WHAT THE EXERCISE ASKS: Write out the records below once more, exactly as they stand.
┌──
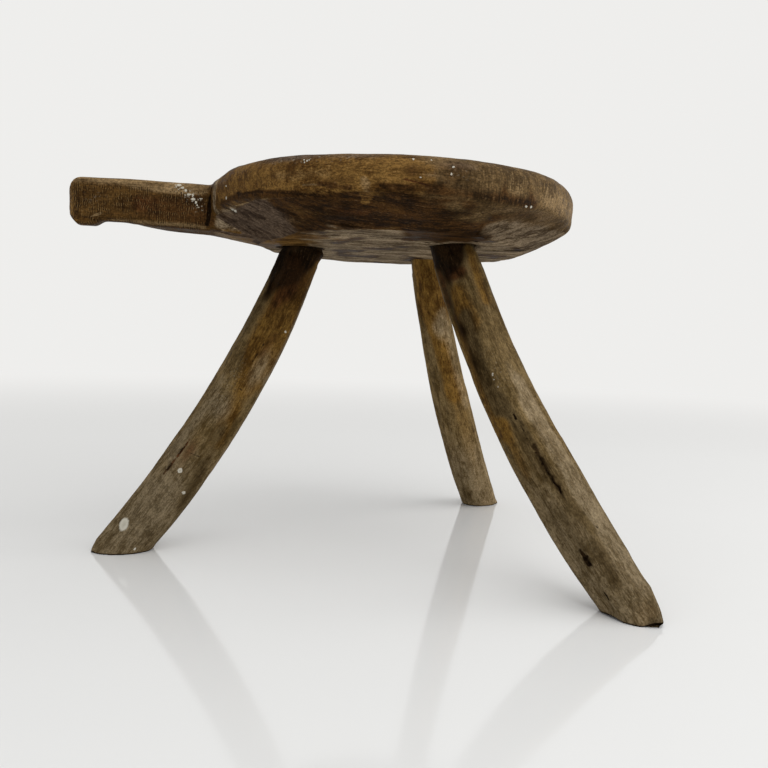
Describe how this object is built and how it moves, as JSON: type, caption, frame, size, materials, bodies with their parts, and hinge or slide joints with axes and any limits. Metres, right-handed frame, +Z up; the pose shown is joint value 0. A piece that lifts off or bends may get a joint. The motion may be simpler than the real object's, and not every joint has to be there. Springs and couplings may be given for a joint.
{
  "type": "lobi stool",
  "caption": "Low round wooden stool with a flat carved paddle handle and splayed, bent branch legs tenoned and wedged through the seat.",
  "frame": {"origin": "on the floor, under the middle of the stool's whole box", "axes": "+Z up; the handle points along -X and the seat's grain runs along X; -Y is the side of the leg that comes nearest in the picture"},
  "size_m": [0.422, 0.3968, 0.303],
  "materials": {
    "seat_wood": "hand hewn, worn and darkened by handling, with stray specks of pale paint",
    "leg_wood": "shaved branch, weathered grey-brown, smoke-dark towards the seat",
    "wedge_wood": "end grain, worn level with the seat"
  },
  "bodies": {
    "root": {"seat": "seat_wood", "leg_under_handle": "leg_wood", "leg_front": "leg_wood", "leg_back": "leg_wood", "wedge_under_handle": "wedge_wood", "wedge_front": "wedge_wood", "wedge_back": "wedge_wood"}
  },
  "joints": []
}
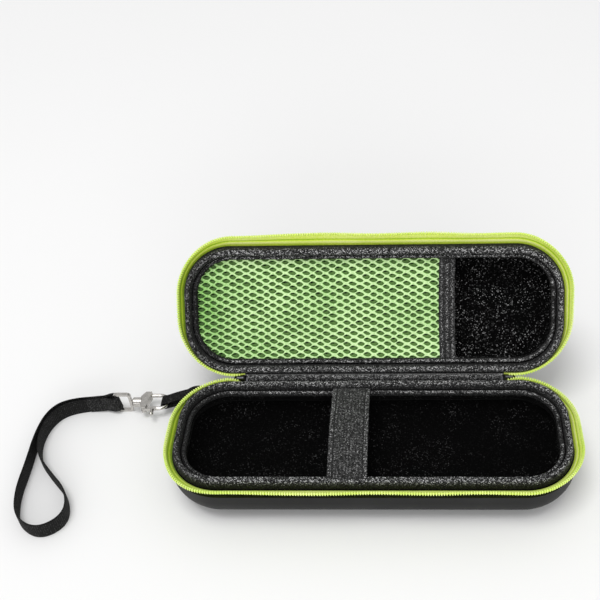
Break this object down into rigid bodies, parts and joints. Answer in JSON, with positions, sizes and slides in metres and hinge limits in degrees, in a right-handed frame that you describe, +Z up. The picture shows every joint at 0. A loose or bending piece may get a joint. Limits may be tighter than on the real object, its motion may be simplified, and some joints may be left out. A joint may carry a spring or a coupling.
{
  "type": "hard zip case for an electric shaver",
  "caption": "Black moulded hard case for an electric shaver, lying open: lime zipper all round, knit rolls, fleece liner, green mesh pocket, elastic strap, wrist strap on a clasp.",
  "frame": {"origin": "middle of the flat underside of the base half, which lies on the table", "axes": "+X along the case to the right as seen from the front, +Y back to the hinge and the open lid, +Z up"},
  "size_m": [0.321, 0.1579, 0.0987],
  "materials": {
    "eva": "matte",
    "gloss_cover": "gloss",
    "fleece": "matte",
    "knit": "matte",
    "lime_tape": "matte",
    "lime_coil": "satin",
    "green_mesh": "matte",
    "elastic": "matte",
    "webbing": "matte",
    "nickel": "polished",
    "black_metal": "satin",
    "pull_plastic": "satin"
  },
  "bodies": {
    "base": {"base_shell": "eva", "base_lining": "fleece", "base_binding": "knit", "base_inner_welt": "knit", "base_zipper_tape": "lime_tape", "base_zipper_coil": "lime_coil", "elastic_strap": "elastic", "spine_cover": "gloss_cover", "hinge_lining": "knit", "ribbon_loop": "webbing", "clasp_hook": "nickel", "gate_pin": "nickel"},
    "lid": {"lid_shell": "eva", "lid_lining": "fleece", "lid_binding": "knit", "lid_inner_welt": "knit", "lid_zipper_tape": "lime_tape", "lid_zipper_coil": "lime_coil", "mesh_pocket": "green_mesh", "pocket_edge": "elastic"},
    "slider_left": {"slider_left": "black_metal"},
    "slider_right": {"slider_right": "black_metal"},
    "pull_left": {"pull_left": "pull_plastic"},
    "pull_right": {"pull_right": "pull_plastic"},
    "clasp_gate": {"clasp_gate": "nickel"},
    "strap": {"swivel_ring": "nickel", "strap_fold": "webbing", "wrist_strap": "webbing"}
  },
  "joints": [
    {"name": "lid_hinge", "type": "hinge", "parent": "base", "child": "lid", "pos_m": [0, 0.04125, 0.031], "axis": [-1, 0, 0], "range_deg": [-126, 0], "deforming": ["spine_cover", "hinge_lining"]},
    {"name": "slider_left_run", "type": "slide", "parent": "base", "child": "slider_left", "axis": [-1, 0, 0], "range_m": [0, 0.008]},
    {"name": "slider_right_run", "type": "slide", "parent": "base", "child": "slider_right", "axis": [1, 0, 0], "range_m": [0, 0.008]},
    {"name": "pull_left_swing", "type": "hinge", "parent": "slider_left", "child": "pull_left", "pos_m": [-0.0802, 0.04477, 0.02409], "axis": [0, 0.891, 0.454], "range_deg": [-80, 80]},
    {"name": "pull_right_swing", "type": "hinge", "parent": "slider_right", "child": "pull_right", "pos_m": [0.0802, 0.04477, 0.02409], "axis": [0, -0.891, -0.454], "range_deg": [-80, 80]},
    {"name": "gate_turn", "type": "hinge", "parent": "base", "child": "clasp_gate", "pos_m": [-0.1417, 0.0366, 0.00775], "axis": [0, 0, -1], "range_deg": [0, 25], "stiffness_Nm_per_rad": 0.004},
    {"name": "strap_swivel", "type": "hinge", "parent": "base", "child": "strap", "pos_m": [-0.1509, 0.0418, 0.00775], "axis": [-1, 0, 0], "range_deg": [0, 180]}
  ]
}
└──
EXERCISE SOLUTION:
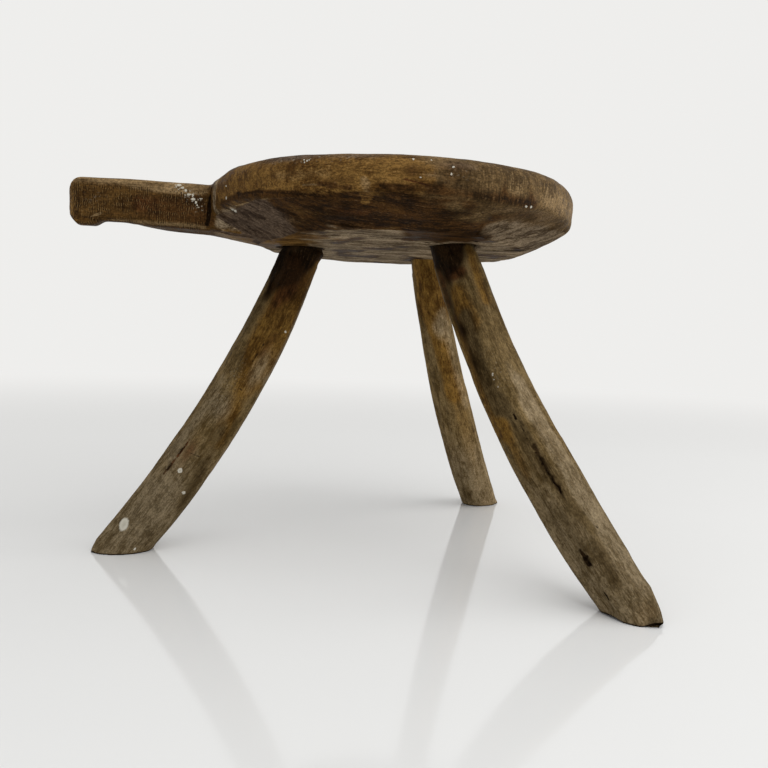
Describe how this object is built and how it moves, as JSON: type, caption, frame, size, materials, bodies with their parts, and hinge or slide joints with axes and any limits. Metres, right-handed frame, +Z up; the pose shown is joint value 0. A piece that lifts off or bends may get a joint. The motion may be simpler than the real object's, and not every joint has to be there. Springs and couplings may be given for a joint.
{
  "type": "lobi stool",
  "caption": "Low round wooden stool with a flat carved paddle handle and splayed, bent branch legs tenoned and wedged through the seat.",
  "frame": {"origin": "on the floor, under the middle of the stool's whole box", "axes": "+Z up; the handle points along -X and the seat's grain runs along X; -Y is the side of the leg that comes nearest in the picture"},
  "size_m": [0.422, 0.3968, 0.303],
  "materials": {
    "seat_wood": "hand hewn, worn and darkened by handling, with stray specks of pale paint",
    "leg_wood": "shaved branch, weathered grey-brown, smoke-dark towards the seat",
    "wedge_wood": "end grain, worn level with the seat"
  },
  "bodies": {
    "root": {"seat": "seat_wood", "leg_under_handle": "leg_wood", "leg_front": "leg_wood", "leg_back": "leg_wood", "wedge_under_handle": "wedge_wood", "wedge_front": "wedge_wood", "wedge_back": "wedge_wood"}
  },
  "joints": []
}
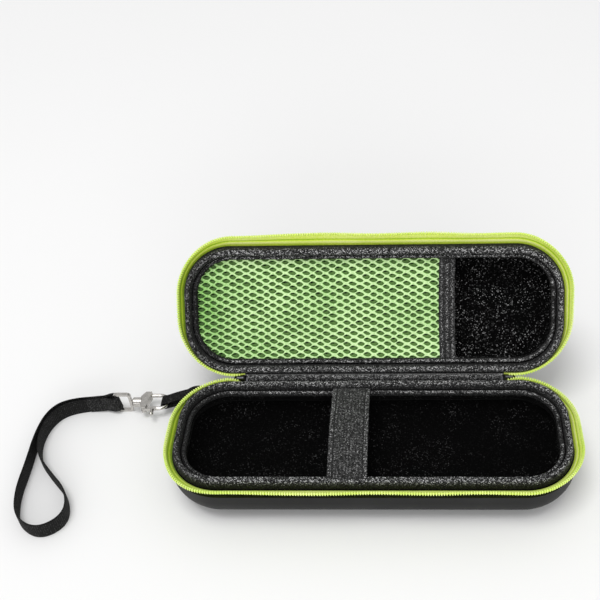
Break this object down into rigid bodies, parts and joints. Answer in JSON, with positions, sizes and slides in metres and hinge limits in degrees, in a right-handed frame that you describe, +Z up. The picture shows every joint at 0. A loose or bending piece may get a joint. Limits may be tighter than on the real object, its motion may be simplified, and some joints may be left out. A joint may carry a spring or a coupling.
{
  "type": "hard zip case for an electric shaver",
  "caption": "Black moulded hard case for an electric shaver, lying open: lime zipper all round, knit rolls, fleece liner, green mesh pocket, elastic strap, wrist strap on a clasp.",
  "frame": {"origin": "middle of the flat underside of the base half, which lies on the table", "axes": "+X along the case to the right as seen from the front, +Y back to the hinge and the open lid, +Z up"},
  "size_m": [0.321, 0.1579, 0.0987],
  "materials": {
    "eva": "matte",
    "gloss_cover": "gloss",
    "fleece": "matte",
    "knit": "matte",
    "lime_tape": "matte",
    "lime_coil": "satin",
    "green_mesh": "matte",
    "elastic": "matte",
    "webbing": "matte",
    "nickel": "polished",
    "black_metal": "satin",
    "pull_plastic": "satin"
  },
  "bodies": {
    "base": {"base_shell": "eva", "base_lining": "fleece", "base_binding": "knit", "base_inner_welt": "knit", "base_zipper_tape": "lime_tape", "base_zipper_coil": "lime_coil", "elastic_strap": "elastic", "spine_cover": "gloss_cover", "hinge_lining": "knit", "ribbon_loop": "webbing", "clasp_hook": "nickel", "gate_pin": "nickel"},
    "lid": {"lid_shell": "eva", "lid_lining": "fleece", "lid_binding": "knit", "lid_inner_welt": "knit", "lid_zipper_tape": "lime_tape", "lid_zipper_coil": "lime_coil", "mesh_pocket": "green_mesh", "pocket_edge": "elastic"},
    "slider_left": {"slider_left": "black_metal"},
    "slider_right": {"slider_right": "black_metal"},
    "pull_left": {"pull_left": "pull_plastic"},
    "pull_right": {"pull_right": "pull_plastic"},
    "clasp_gate": {"clasp_gate": "nickel"},
    "strap": {"swivel_ring": "nickel", "strap_fold": "webbing", "wrist_strap": "webbing"}
  },
  "joints": [
    {"name": "lid_hinge", "type": "hinge", "parent": "base", "child": "lid", "pos_m": [0, 0.04125, 0.031], "axis": [-1, 0, 0], "range_deg": [-126, 0], "deforming": ["spine_cover", "hinge_lining"]},
    {"name": "slider_left_run", "type": "slide", "parent": "base", "child": "slider_left", "axis": [-1, 0, 0], "range_m": [0, 0.008]},
    {"name": "slider_right_run", "type": "slide", "parent": "base", "child": "slider_right", "axis": [1, 0, 0], "range_m": [0, 0.008]},
    {"name": "pull_left_swing", "type": "hinge", "parent": "slider_left", "child": "pull_left", "pos_m": [-0.0802, 0.04477, 0.02409], "axis": [0, 0.891, 0.454], "range_deg": [-80, 80]},
    {"name": "pull_right_swing", "type": "hinge", "parent": "slider_right", "child": "pull_right", "pos_m": [0.0802, 0.04477, 0.02409], "axis": [0, -0.891, -0.454], "range_deg": [-80, 80]},
    {"name": "gate_turn", "type": "hinge", "parent": "base", "child": "clasp_gate", "pos_m": [-0.1417, 0.0366, 0.00775], "axis": [0, 0, -1], "range_deg": [0, 25], "stiffness_Nm_per_rad": 0.004},
    {"name": "strap_swivel", "type": "hinge", "parent": "base", "child": "strap", "pos_m": [-0.1509, 0.0418, 0.00775], "axis": [-1, 0, 0], "range_deg": [0, 180]}
  ]
}